Bitmain, a cryptocurrency mining chips producer from China, launched the first ASIC miner for the mining of cryptocurrencies with the Equihash algorithm, such as ZCash. The name of the new miner is Bitmain Antminer Z9 Mini.
In the Bitmain’s online store are listed the specifications of the new miner. It is capable of generating around 10,000 sol/s ± 5% and consumes only 300 Watts of electric energy. The weight of the miner is 3.5 kilograms or around 7.7 pounds. For example, the weight of Bitmain Antminer S9 is 8 kilograms or around 17.6 pounds. The listed price without the power supply is 1,999 US dollars.
One of the conditions during the sale of the first batch of the new miner is that the units will be delivered between June 20th and 30th, 2018. One user can only purchase one miner and the company does not ship the units to Hong Kong, Taiwan and Macao.
This batch can be paid with bitcoins (BTC) and even litecoins (LTC). As usual, the miner can be paid with Bitcoin Cash (BCH) as well, but the transaction needs to be completed within one hour. Bitmain decided to not accept the payments in US dollars this time.

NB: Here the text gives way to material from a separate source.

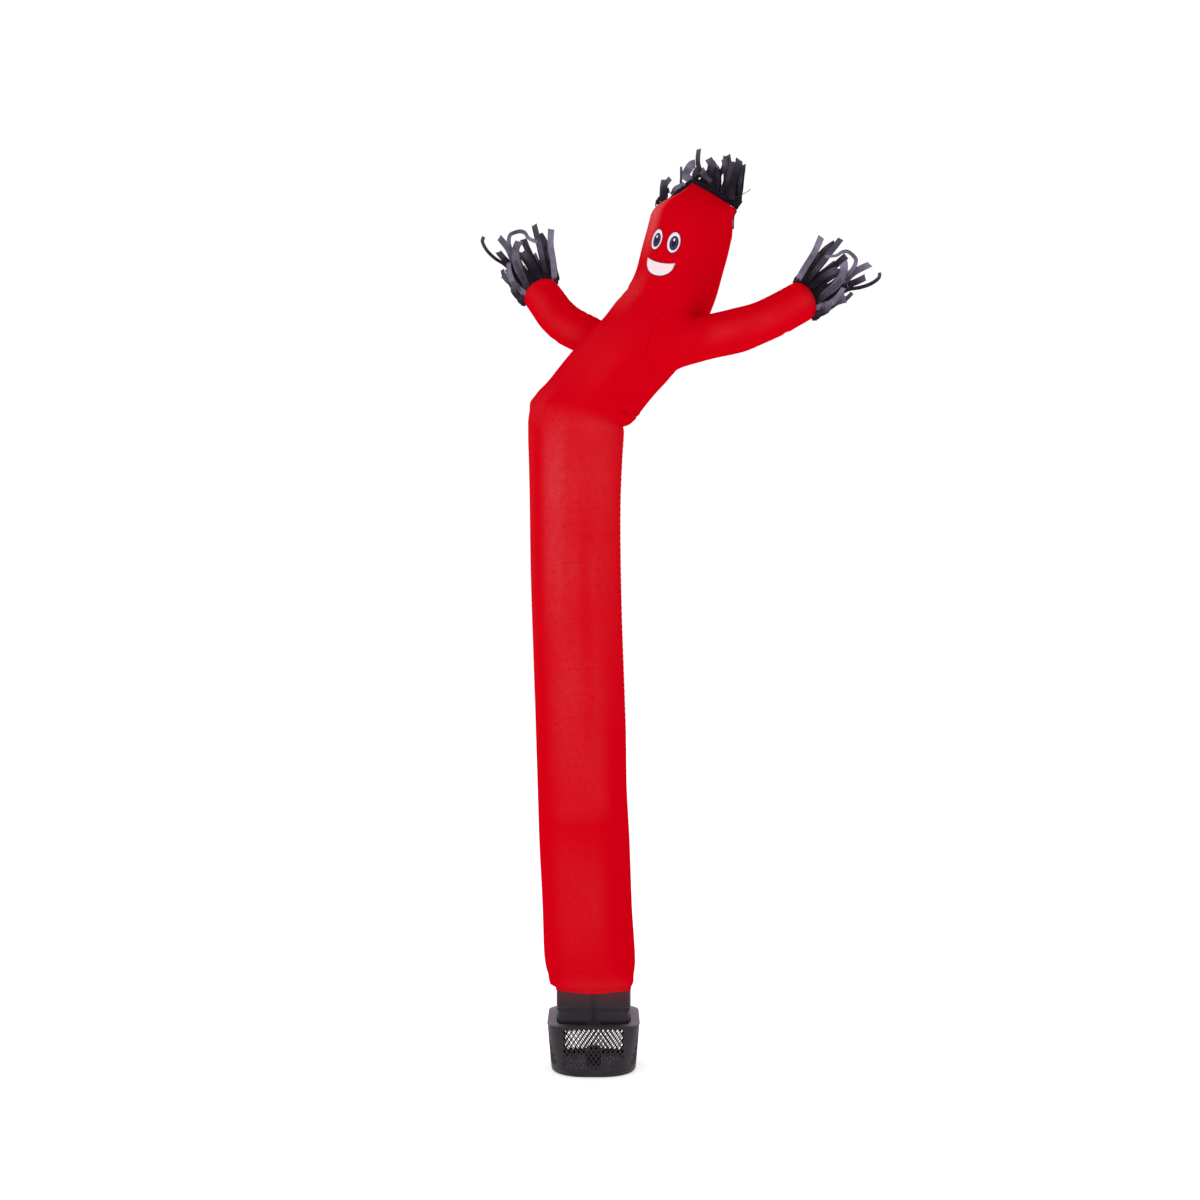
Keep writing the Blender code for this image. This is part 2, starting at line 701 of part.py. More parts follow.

A standard mining rig with six graphic cards (GPUs) NVIDIA GTX 1070 dedicated to working with the aforementioned algorithm produce around 2,580 sol/s in ZCash and consume around 720 Watts of electrical energy. If the cost of the electricity is 0.1 dollars per KWh, monthly earnings would be around 280 US dollars, taking into account the current price of the cryptocurrency and the difficulty of the mining process in its blockchain network.
With the new miner and with the same conditions as mentioned for the standard mining rig above, monthly earnings would be around 1,270 US dollars. Bitmain Antminer Z9 Mini brings a remarkable increase in the Equihash mining performance, which inevitably proves we are talking about an ASIC miner. There were some rumors about the possibility for Bitmain to launch a miner that would not be an ASIC miner.
The launch of the first ASIC miners caused a lot of debate and even displeasure among the cryptocurrency communities around the world. The most notable dislikes were expressed by the Ethereum, Monero and Sia communities, because of the increased processing power provided by the ASIC miners that translates to increased mining difficulty and allows the mining process to become centralized and limited to this type of equipment, which is something the cryptocurrency community would like to avoid. This is especially because Bitmain demonstrated some bad practices with Bitcoin in the past.
The ZCash ecosystem is no exception here. On the eve of the launch of Bitmain Antminer Z9 Mini, Zooko Wilcox, a founding member and developer of ZCash, shared his opinion about the resistance towards the ASIC mining equipment on the ZCash community forum: “I’ve been trying to educate myself about the state of cryptocurrency mining. I’m getting in touch with various big mining operations to try to understand their economics. I’m also learning about energy production (direct contracts with plants instead of sucking from the grid, renewables, etc.). One major unanswered question in my mind is: suppose you have a large, profitable GPU-mining farm. Why don’t you reinvest all your profits in scaling it up? In other words, why haven’t professional, large-scale GPU-mining operations already driven small-time miners out of business?
One thing I’ve learned along the way is that GPU mining is absolutely essential to Zcashers in Venezuela. If Venezuelans try to import ASIC miners (i.e. for Bitcoin, currently), then they risk having the miners stolen or extorted by the army which controls all imports. GPUs are not (yet?) nabbed on import like that, and anyway there are a lot more GPUs already floating around inside Venezuela. This really goes to the point that Simon has made a few times in this thread, that custom mining hardware is more vulnerable to special treatment by authorities.
Oh, bottom-line, by the way, is that I’m basically still in the same place now that I was four years ago when we first decided to go for widespread-distribution-of-coins at the expense of sunk-cost-incentive-alignment. I still think that widespread-distribution-of-coins is more important (but I still think that it can’t last forever, and that the other side of the trade-off may also prove to be important).”
If we evaluate the launches of the ASIC miners this year, we come to the conclusion that the entire cryptocurrency mining will rely on specialized equipment and leave behind its origins when it relied on the CPUs and GPUs. Bitcoin Gold, a cryptocurrency that was born with the intention of decentralizing the mining of Bitcoin and return to the GPUs is now affected in a negative way by the launch of the new ASIC miner from Bitmain. However, there are other examples and the best one is Monero. The development team behind Monero and the Monero community decided to change the algorithm every six months and thus avoid the use of the ASIC miners for the mining of Monero.